I think there is an error in the answer of question 14 at the end of reading 9 (p. 264). It’s about the tax-deferred account and the accumulation of wealth.
The formula referring to Kaplan’s case that SHOULD be used imo is 50,000*[(1+0.07)^20*(1-0.20) + 0.20] --> refers to the income from stock that is put into the tax deferred account.
However, the answer is 50,000*(1+0.07)^20*(1-0.20)
In other words, CFAI does not adds the capital gains on stock of 20% at the end.
Do I miss something or is this an error? I asked a fellow of mine who couldn’t see the logic behind.

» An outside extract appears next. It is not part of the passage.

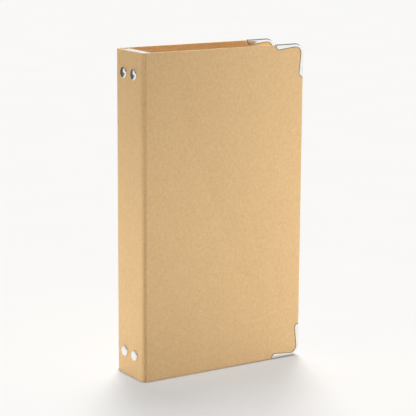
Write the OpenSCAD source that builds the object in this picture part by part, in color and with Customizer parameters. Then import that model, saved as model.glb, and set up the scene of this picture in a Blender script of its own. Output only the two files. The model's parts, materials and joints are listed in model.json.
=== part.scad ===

Please read up on the formula for a Tax Deferred account
It is (1+R)^N * (1-Tn) … the +T does not occur because you are depositing after tax funds into the account to start with.

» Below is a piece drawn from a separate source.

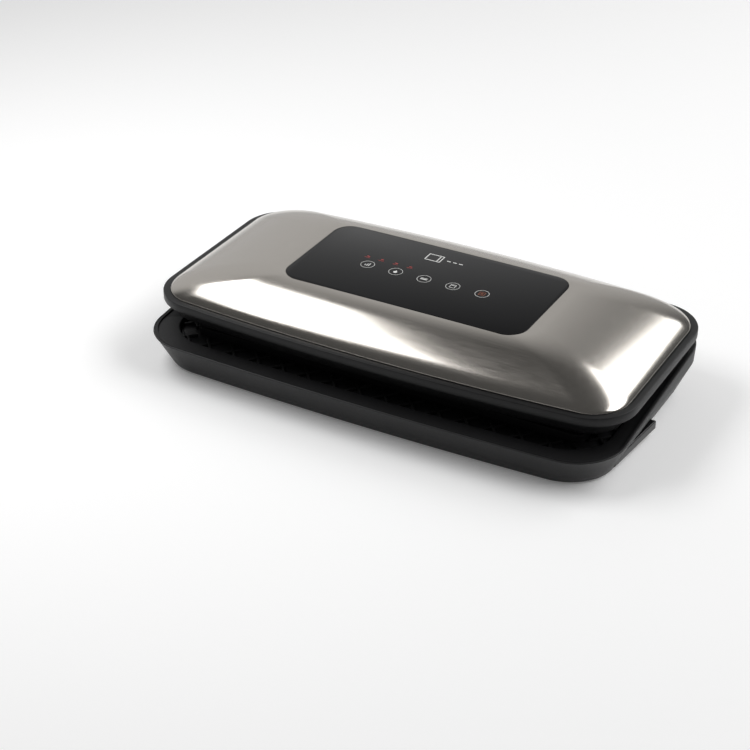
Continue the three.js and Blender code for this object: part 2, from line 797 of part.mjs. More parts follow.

(The formula is listed in Section 4.1 of my 2014 text — but it should be there in your book as well).Section reads - Types of Investment accounts.
I was now able to re-solve the problem without problem. I guess I was confused with the different tax formulas and couldn’t differentiate between them.
Yea, the difference is that in the deferred account, you have to assume a zero basis so you should not add the tax rate at the end of the formula when you compute the future value of the deferred account. On the other hand, FVIF for capital gain basis is assumed 1 unless otherwise state differently.